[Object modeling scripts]
----------------------------------------

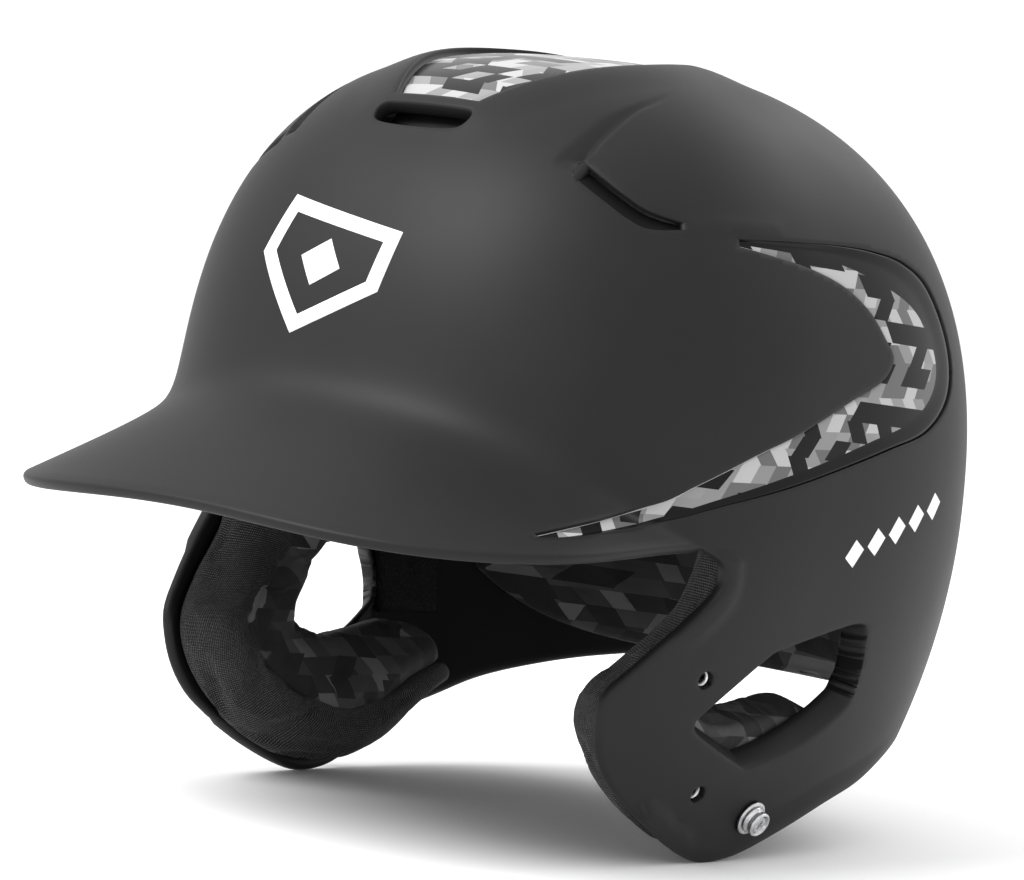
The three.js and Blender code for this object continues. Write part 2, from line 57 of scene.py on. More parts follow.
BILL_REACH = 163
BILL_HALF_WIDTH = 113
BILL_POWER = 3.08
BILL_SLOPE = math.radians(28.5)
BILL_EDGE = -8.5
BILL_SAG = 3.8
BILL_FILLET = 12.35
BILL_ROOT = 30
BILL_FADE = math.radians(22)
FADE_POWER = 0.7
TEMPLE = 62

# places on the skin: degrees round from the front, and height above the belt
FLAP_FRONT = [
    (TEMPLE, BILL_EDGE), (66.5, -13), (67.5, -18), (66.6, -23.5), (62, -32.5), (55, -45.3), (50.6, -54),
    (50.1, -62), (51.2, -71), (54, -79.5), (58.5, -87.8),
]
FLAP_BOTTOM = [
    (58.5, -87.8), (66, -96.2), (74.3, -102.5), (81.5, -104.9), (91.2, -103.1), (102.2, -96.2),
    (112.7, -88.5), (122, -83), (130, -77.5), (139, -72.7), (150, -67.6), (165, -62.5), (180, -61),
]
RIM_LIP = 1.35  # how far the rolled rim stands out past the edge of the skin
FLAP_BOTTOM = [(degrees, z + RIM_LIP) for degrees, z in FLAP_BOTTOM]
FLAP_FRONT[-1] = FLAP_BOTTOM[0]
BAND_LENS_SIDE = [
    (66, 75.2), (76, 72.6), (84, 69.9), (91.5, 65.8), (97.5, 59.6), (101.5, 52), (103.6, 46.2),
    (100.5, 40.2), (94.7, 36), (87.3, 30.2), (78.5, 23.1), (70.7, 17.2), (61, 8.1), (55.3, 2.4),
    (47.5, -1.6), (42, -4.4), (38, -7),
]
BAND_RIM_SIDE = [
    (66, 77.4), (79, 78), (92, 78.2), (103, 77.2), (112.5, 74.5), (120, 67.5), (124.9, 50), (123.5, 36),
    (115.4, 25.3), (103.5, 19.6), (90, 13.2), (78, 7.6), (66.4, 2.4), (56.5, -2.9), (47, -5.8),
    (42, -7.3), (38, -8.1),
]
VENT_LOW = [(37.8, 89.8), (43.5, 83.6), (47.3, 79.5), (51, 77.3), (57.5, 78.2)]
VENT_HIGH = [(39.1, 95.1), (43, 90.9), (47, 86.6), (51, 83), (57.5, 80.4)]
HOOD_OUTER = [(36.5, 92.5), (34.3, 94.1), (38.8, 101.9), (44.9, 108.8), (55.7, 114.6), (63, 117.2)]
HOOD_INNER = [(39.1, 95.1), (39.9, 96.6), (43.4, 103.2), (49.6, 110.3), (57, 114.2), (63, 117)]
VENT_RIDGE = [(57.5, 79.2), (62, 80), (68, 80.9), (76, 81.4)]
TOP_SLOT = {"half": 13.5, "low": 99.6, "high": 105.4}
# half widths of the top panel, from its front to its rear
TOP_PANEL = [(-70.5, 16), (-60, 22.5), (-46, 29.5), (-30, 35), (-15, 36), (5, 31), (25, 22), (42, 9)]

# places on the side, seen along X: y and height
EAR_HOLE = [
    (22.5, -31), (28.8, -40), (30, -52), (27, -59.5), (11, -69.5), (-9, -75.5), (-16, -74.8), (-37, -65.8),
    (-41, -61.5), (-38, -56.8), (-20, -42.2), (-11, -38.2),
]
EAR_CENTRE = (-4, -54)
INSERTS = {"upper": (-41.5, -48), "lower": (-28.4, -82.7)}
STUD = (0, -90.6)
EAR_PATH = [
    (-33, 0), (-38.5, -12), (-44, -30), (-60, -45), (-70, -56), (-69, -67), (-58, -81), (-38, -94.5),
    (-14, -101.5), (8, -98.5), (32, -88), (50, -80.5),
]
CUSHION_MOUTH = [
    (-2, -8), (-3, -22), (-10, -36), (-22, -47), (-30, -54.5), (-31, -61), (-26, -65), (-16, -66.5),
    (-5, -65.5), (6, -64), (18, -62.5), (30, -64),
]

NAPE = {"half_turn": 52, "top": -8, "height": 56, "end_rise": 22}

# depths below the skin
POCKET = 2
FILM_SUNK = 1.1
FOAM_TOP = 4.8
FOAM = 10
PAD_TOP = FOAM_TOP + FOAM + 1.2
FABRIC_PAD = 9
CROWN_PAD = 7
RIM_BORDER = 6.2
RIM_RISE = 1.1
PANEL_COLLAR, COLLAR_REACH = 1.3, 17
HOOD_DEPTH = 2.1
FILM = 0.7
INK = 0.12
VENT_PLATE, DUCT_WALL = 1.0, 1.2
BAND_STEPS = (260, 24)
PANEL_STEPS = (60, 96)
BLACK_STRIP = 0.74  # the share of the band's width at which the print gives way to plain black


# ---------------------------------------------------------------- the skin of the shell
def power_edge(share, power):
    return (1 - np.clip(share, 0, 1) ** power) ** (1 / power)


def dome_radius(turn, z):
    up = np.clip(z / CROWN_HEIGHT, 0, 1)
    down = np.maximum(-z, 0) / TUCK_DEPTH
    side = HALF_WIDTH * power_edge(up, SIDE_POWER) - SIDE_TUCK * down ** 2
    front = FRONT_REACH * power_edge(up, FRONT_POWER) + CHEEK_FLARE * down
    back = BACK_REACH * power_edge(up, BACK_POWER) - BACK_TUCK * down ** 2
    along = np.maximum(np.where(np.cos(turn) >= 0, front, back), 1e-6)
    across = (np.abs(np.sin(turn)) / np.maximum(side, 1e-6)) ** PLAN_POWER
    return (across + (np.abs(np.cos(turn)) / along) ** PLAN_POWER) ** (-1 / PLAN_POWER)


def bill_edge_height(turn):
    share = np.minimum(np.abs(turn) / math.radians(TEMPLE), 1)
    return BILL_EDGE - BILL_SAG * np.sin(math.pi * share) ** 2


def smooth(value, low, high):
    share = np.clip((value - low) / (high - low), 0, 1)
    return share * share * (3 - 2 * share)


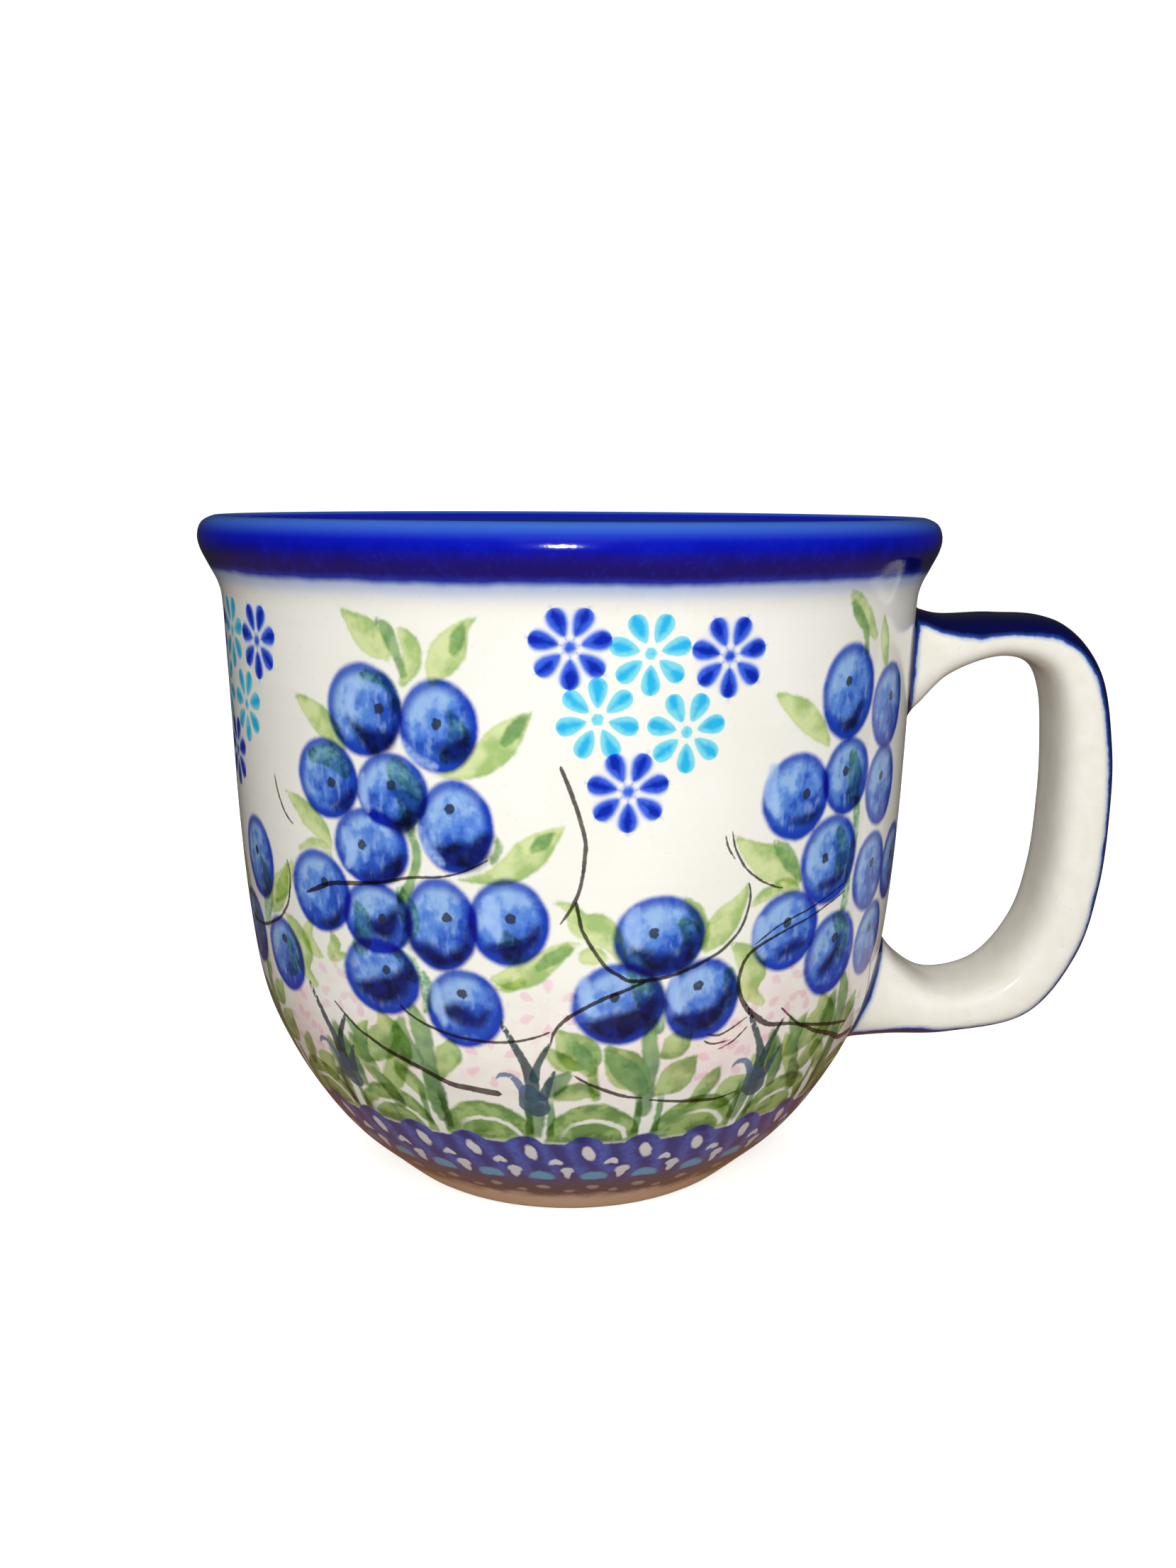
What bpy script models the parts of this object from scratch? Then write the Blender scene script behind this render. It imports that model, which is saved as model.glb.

----------------------------------------

** THE REQUEST **
Give the listing above again, word for word.

** REPLY TO THE EXERCISE **
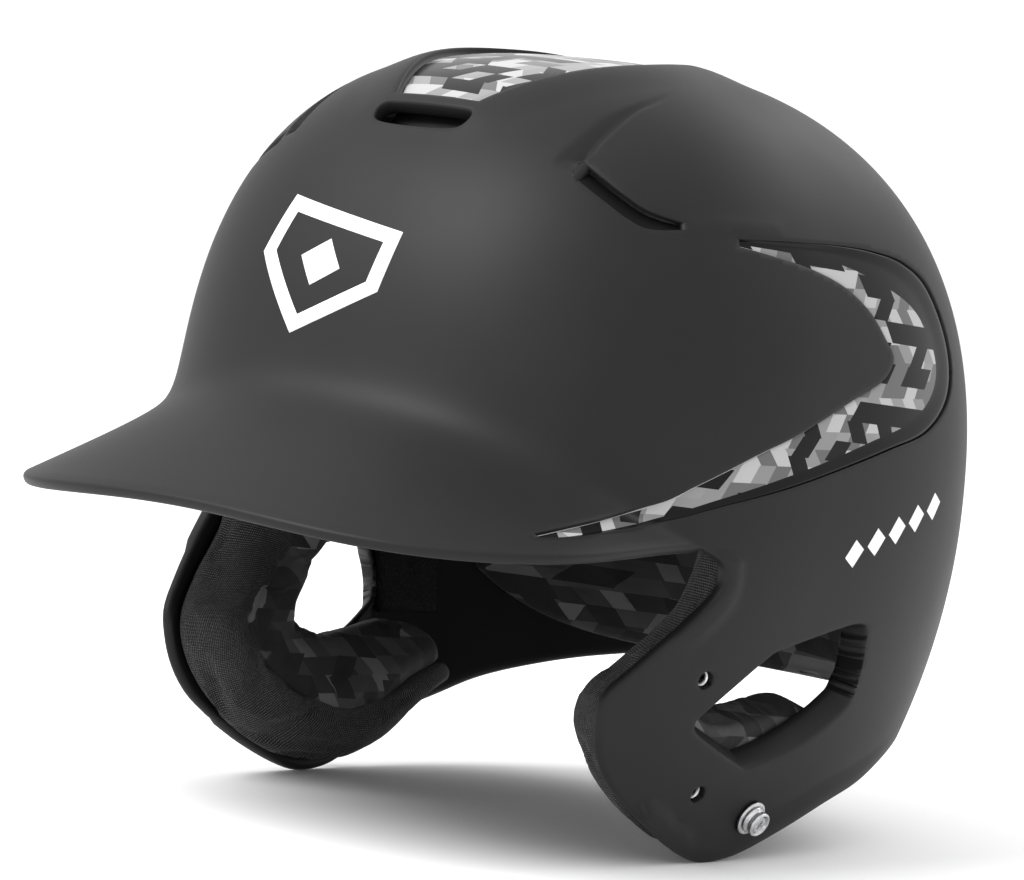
The three.js and Blender code for this object continues. Write part 2, from line 57 of scene.py on. More parts follow.
BILL_REACH = 163
BILL_HALF_WIDTH = 113
BILL_POWER = 3.08
BILL_SLOPE = math.radians(28.5)
BILL_EDGE = -8.5
BILL_SAG = 3.8
BILL_FILLET = 12.35
BILL_ROOT = 30
BILL_FADE = math.radians(22)
FADE_POWER = 0.7
TEMPLE = 62

# places on the skin: degrees round from the front, and height above the belt
FLAP_FRONT = [
    (TEMPLE, BILL_EDGE), (66.5, -13), (67.5, -18), (66.6, -23.5), (62, -32.5), (55, -45.3), (50.6, -54),
    (50.1, -62), (51.2, -71), (54, -79.5), (58.5, -87.8),
]
FLAP_BOTTOM = [
    (58.5, -87.8), (66, -96.2), (74.3, -102.5), (81.5, -104.9), (91.2, -103.1), (102.2, -96.2),
    (112.7, -88.5), (122, -83), (130, -77.5), (139, -72.7), (150, -67.6), (165, -62.5), (180, -61),
]
RIM_LIP = 1.35  # how far the rolled rim stands out past the edge of the skin
FLAP_BOTTOM = [(degrees, z + RIM_LIP) for degrees, z in FLAP_BOTTOM]
FLAP_FRONT[-1] = FLAP_BOTTOM[0]
BAND_LENS_SIDE = [
    (66, 75.2), (76, 72.6), (84, 69.9), (91.5, 65.8), (97.5, 59.6), (101.5, 52), (103.6, 46.2),
    (100.5, 40.2), (94.7, 36), (87.3, 30.2), (78.5, 23.1), (70.7, 17.2), (61, 8.1), (55.3, 2.4),
    (47.5, -1.6), (42, -4.4), (38, -7),
]
BAND_RIM_SIDE = [
    (66, 77.4), (79, 78), (92, 78.2), (103, 77.2), (112.5, 74.5), (120, 67.5), (124.9, 50), (123.5, 36),
    (115.4, 25.3), (103.5, 19.6), (90, 13.2), (78, 7.6), (66.4, 2.4), (56.5, -2.9), (47, -5.8),
    (42, -7.3), (38, -8.1),
]
VENT_LOW = [(37.8, 89.8), (43.5, 83.6), (47.3, 79.5), (51, 77.3), (57.5, 78.2)]
VENT_HIGH = [(39.1, 95.1), (43, 90.9), (47, 86.6), (51, 83), (57.5, 80.4)]
HOOD_OUTER = [(36.5, 92.5), (34.3, 94.1), (38.8, 101.9), (44.9, 108.8), (55.7, 114.6), (63, 117.2)]
HOOD_INNER = [(39.1, 95.1), (39.9, 96.6), (43.4, 103.2), (49.6, 110.3), (57, 114.2), (63, 117)]
VENT_RIDGE = [(57.5, 79.2), (62, 80), (68, 80.9), (76, 81.4)]
TOP_SLOT = {"half": 13.5, "low": 99.6, "high": 105.4}
# half widths of the top panel, from its front to its rear
TOP_PANEL = [(-70.5, 16), (-60, 22.5), (-46, 29.5), (-30, 35), (-15, 36), (5, 31), (25, 22), (42, 9)]

# places on the side, seen along X: y and height
EAR_HOLE = [
    (22.5, -31), (28.8, -40), (30, -52), (27, -59.5), (11, -69.5), (-9, -75.5), (-16, -74.8), (-37, -65.8),
    (-41, -61.5), (-38, -56.8), (-20, -42.2), (-11, -38.2),
]
EAR_CENTRE = (-4, -54)
INSERTS = {"upper": (-41.5, -48), "lower": (-28.4, -82.7)}
STUD = (0, -90.6)
EAR_PATH = [
    (-33, 0), (-38.5, -12), (-44, -30), (-60, -45), (-70, -56), (-69, -67), (-58, -81), (-38, -94.5),
    (-14, -101.5), (8, -98.5), (32, -88), (50, -80.5),
]
CUSHION_MOUTH = [
    (-2, -8), (-3, -22), (-10, -36), (-22, -47), (-30, -54.5), (-31, -61), (-26, -65), (-16, -66.5),
    (-5, -65.5), (6, -64), (18, -62.5), (30, -64),
]

NAPE = {"half_turn": 52, "top": -8, "height": 56, "end_rise": 22}

# depths below the skin
POCKET = 2
FILM_SUNK = 1.1
FOAM_TOP = 4.8
FOAM = 10
PAD_TOP = FOAM_TOP + FOAM + 1.2
FABRIC_PAD = 9
CROWN_PAD = 7
RIM_BORDER = 6.2
RIM_RISE = 1.1
PANEL_COLLAR, COLLAR_REACH = 1.3, 17
HOOD_DEPTH = 2.1
FILM = 0.7
INK = 0.12
VENT_PLATE, DUCT_WALL = 1.0, 1.2
BAND_STEPS = (260, 24)
PANEL_STEPS = (60, 96)
BLACK_STRIP = 0.74  # the share of the band's width at which the print gives way to plain black


# ---------------------------------------------------------------- the skin of the shell
def power_edge(share, power):
    return (1 - np.clip(share, 0, 1) ** power) ** (1 / power)


def dome_radius(turn, z):
    up = np.clip(z / CROWN_HEIGHT, 0, 1)
    down = np.maximum(-z, 0) / TUCK_DEPTH
    side = HALF_WIDTH * power_edge(up, SIDE_POWER) - SIDE_TUCK * down ** 2
    front = FRONT_REACH * power_edge(up, FRONT_POWER) + CHEEK_FLARE * down
    back = BACK_REACH * power_edge(up, BACK_POWER) - BACK_TUCK * down ** 2
    along = np.maximum(np.where(np.cos(turn) >= 0, front, back), 1e-6)
    across = (np.abs(np.sin(turn)) / np.maximum(side, 1e-6)) ** PLAN_POWER
    return (across + (np.abs(np.cos(turn)) / along) ** PLAN_POWER) ** (-1 / PLAN_POWER)


def bill_edge_height(turn):
    share = np.minimum(np.abs(turn) / math.radians(TEMPLE), 1)
    return BILL_EDGE - BILL_SAG * np.sin(math.pi * share) ** 2


def smooth(value, low, high):
    share = np.clip((value - low) / (high - low), 0, 1)
    return share * share * (3 - 2 * share)


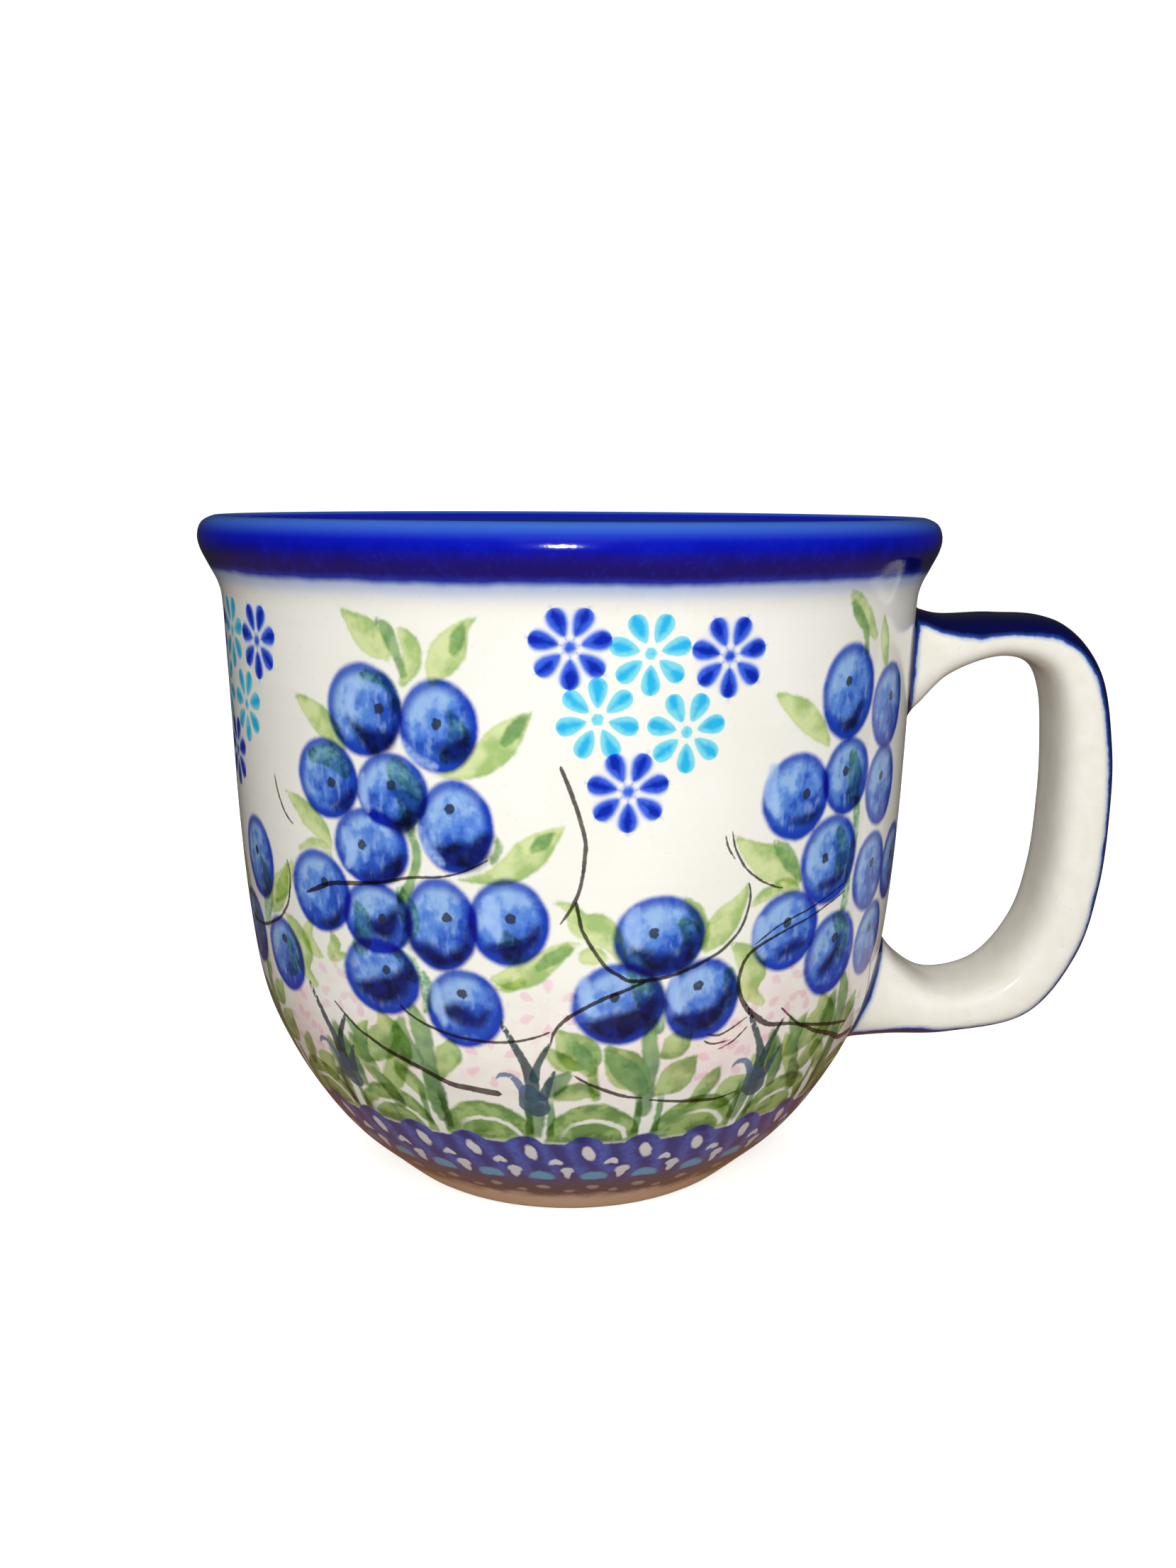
What bpy script models the parts of this object from scratch? Then write the Blender scene script behind this render. It imports that model, which is saved as model.glb.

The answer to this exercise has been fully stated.